Dalam konteks ini, pendaftaran bukanlah sekadar input data administratif, tetapi awal dari pelayanan terpadu yang memerlukan pemahaman spiritual, manajerial, dan operasional yang kompleks.

Mengalihkan proses pendaftaran langsung ke Kemenag tanpa keterlibatan awal PIHK berisiko memutus rantai komunikasi, mereduksi tanggung jawab profesional PIHK, dan berpotensi menurunkan kualitas pengalaman jemaah.

Apalagi jika sistem pengalihan tersebut tidak disiapkan dengan baik dan tidak berbasis pada kajian dampak yang komprehensif.

Belajar dari Negara Lain

Beberapa negara dengan kuota besar seperti Pakistan dan Malaysia justru memperkuat peran lembaga swasta (haji operator) dalam penyelenggaraan haji khusus.

Di Malaysia, Lembaga Tabung Haji memang mengelola haji reguler secara terpusat, namun membuka ruang kompetitif dan kolaboratif bagi penyelenggara swasta untuk program haji plus dan umrah secara sehat. Prinsip dasar yang dipegang adalah sinergi dan akuntabilitas, bukan pemusatan sepihak.

Data dan Transparansi: Masalahnya di Mana?

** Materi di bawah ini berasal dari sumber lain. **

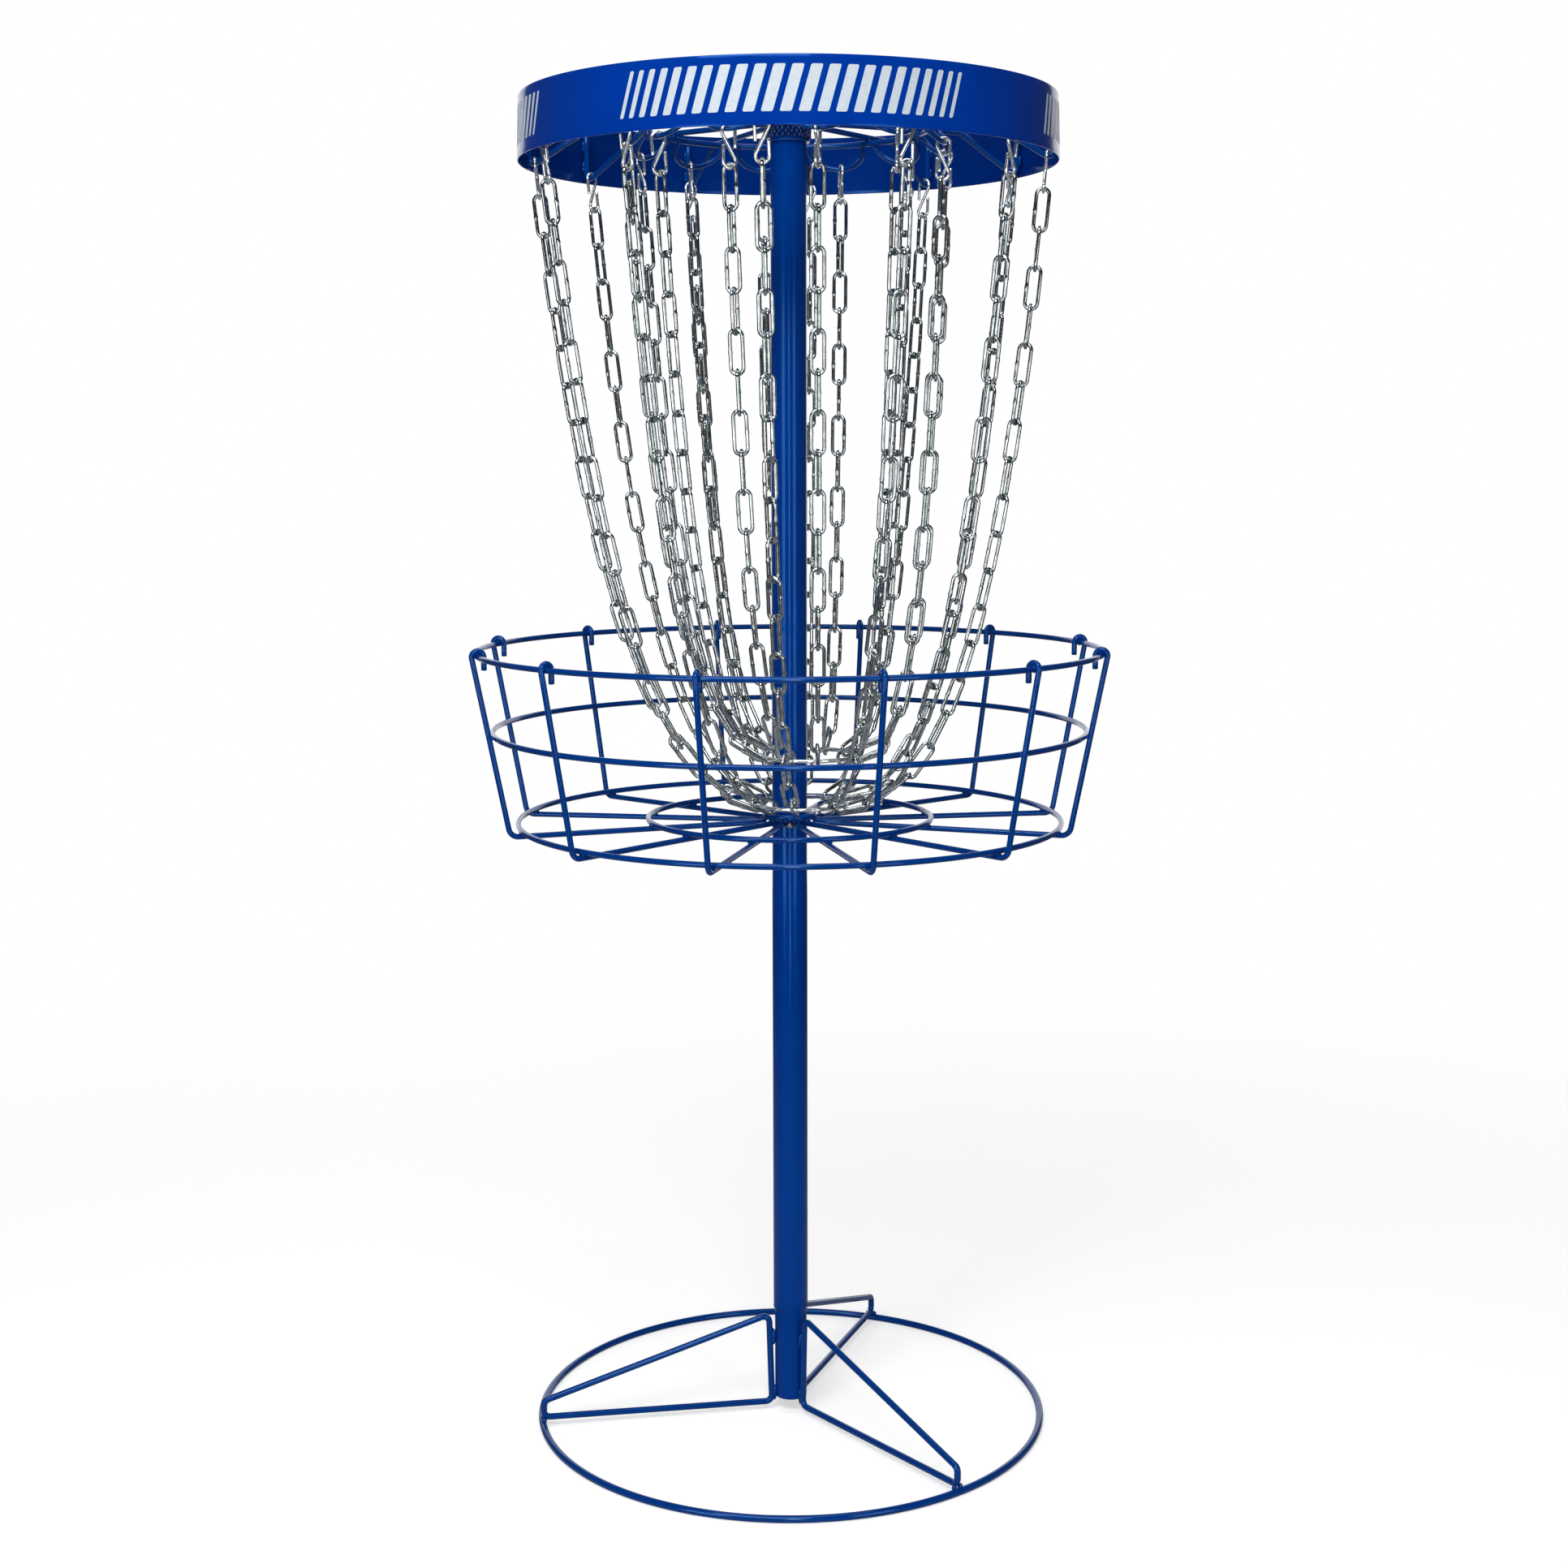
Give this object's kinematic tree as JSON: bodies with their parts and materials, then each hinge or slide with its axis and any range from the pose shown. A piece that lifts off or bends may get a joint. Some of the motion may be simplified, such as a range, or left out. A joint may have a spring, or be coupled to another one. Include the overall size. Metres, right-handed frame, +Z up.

Jika masalahnya adalah banyak PIHK yang tidak aktif, solusinya bukan menggeser mandat seluruh PIHK, tetapi memperkuat sistem evaluasi, verifikasi, dan pencabutan izin PIHK yang terbukti tidak lagi layak beroperasi.
Kemenag telah memiliki sistem SISKOHAT-Khusus yang bisa dikembangkan lebih lanjut menjadi sistem monitoring real-time terhadap aktivitas PIHK dan jemaah. Alih-alih mengganti sistem, bukankah lebih bijak jika kita memperkuat tata kelolanya?

Dalam laporan pengawasan haji khusus tahun 1445 H misalnya, ditemukan bahwa dari 300-an PIHK, sebagian besar masih aktif dan memberikan pelayanan yang baik. Yang dibutuhkan saat ini adalah peningkatan integrasi data dan penguatan pengawasan berbasis digital, bukan mengeliminasi peran PIHK dalam proses awal.

Sinergi adalah Jalan Tengah

Sebagai asosiasi resmi penyelenggara haji dan umrah, AMPHURI memandang bahwa perbaikan sistem sangat diperlukan. Kami menyambut baik penguatan sistem informasi, validasi kuota, integrasi dengan platform e-Hajj, hingga pendataan berbasis biometrik.

Namun reformasi ideal tidak bisa dibangun hanya dengan perspektif regulator. Butuh partisipasi pelaku lapangan dan suara jemaah sebagai pemilik utama layanan.

Karena itu, langkah yang paling bijak adalah membangun joint platform antara Kemenag dan PIHK untuk proses pendaftaran—dimana data jemaah langsung terkoneksi, tervalidasi, dan diawasi oleh pemerintah, namun tetap dijalankan oleh PIHK sebagai pelayan utama.

Ini bukan hanya solusi teknis, tetapi bentuk sinergi antara negara dan masyarakat dalam kerangka pelayanan haji yang modern dan bermartabat.

Penutup

Reformasi pendaftaran haji khusus adalah keniscayaan. Namun hendaknya diarahkan untuk memperkuat kualitas layanan, meningkatkan kepercayaan publik, dan memastikan keberlanjutan bisnis haji yang sehat.

Mari kita jaga ruh kebersamaan ini: pemerintah sebagai regulator yang kuat, PIHK sebagai operator yang profesional, dan jemaah sebagai pihak yang dilayani secara amanah dan bermartabat.

Reformasi, ya. Tapi jangan sampai mengorbankan harmoni yang sudah terbangun. Sinergi lebih utama daripada sentralisasi.